EXERCISE REQUIREMENTS: Tally the lines containing the word "handed" and give the total alone.

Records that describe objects
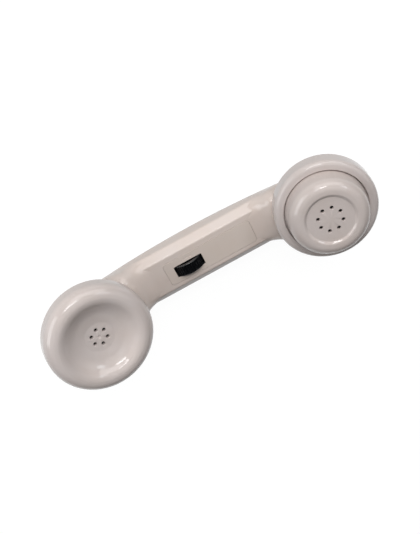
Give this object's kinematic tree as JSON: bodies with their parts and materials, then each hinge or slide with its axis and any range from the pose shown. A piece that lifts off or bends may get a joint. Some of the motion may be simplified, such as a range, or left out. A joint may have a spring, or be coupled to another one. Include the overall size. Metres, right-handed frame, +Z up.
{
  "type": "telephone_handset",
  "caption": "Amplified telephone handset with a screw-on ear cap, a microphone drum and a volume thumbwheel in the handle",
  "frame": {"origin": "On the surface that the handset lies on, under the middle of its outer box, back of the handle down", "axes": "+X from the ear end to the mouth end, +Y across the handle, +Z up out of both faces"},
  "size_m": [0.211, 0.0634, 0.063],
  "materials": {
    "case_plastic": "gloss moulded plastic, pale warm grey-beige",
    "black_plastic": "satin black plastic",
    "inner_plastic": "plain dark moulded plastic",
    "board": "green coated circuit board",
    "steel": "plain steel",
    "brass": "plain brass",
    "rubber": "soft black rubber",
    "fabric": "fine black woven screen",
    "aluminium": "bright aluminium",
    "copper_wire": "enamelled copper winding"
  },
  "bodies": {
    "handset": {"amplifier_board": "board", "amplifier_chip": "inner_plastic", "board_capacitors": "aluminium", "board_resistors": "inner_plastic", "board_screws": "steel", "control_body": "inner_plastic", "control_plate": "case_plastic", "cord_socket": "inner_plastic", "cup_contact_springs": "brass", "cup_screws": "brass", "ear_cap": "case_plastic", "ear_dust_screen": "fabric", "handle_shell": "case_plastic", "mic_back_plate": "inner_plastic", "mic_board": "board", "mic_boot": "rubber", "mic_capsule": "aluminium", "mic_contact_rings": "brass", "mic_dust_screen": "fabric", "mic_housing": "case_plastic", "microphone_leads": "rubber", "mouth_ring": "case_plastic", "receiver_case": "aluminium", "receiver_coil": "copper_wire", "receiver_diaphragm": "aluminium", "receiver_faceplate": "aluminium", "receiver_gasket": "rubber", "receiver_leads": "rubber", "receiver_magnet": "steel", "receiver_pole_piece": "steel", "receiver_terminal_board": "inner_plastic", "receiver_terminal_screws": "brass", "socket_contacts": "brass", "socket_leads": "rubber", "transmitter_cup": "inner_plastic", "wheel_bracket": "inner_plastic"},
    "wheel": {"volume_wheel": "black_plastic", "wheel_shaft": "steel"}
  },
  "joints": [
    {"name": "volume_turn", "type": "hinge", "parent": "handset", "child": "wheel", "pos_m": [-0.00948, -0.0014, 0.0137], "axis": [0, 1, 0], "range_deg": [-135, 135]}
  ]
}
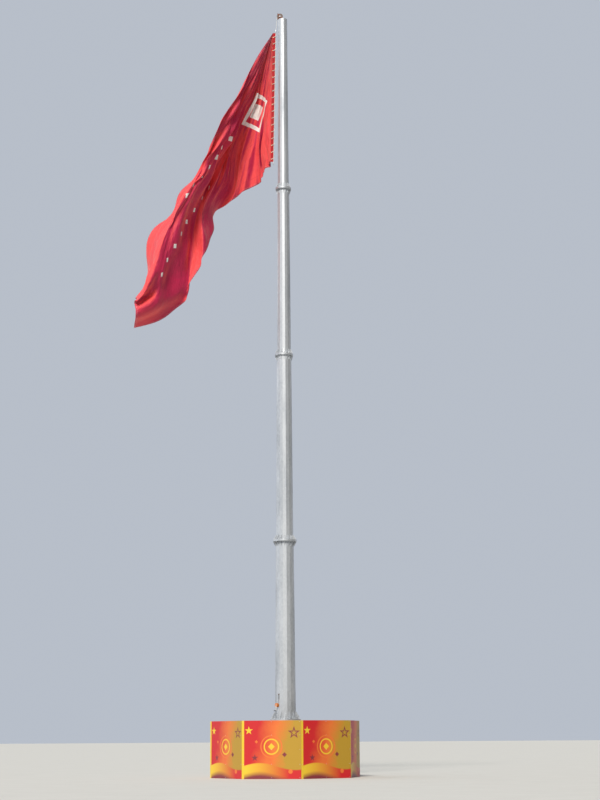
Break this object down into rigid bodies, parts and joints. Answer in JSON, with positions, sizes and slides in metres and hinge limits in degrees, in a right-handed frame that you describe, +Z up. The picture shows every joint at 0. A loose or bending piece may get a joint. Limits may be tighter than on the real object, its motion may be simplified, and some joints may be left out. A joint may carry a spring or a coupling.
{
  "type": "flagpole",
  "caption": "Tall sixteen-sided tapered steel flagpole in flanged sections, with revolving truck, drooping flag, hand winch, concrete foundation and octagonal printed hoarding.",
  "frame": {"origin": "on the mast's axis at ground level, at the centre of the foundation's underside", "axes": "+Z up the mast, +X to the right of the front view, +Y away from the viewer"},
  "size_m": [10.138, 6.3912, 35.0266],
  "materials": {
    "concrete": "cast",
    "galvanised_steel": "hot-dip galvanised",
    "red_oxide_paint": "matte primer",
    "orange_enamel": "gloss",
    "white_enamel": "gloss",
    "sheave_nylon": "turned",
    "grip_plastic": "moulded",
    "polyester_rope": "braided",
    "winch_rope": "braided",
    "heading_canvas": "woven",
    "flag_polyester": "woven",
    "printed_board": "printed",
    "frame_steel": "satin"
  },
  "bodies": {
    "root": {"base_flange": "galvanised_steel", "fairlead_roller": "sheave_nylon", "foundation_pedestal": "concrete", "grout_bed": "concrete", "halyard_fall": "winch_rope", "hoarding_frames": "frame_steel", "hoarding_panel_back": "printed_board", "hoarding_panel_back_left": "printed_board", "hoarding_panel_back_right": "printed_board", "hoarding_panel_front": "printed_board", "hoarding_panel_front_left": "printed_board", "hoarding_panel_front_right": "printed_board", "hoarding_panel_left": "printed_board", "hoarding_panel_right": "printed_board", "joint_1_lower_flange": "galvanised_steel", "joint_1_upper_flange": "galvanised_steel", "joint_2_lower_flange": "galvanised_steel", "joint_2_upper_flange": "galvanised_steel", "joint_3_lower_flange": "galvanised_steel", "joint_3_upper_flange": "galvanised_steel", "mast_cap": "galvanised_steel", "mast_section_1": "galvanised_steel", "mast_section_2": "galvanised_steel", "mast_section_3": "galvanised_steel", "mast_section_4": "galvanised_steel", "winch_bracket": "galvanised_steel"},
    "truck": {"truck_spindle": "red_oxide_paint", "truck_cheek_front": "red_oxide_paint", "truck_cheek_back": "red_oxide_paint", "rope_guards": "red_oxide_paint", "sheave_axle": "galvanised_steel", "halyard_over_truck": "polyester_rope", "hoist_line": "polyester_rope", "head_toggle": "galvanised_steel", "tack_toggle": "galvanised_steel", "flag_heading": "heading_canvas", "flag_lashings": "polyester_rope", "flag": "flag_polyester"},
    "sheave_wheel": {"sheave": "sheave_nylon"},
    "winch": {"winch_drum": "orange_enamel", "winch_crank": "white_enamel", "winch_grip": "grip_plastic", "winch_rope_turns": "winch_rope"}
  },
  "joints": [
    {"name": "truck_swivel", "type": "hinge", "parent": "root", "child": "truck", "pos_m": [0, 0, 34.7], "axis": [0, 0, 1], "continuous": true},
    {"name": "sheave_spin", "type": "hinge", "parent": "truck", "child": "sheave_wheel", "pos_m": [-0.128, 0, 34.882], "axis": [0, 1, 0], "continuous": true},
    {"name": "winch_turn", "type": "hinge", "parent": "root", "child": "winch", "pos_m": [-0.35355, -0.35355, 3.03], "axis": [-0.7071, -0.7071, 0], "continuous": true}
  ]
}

SOLVED PROBLEM: 2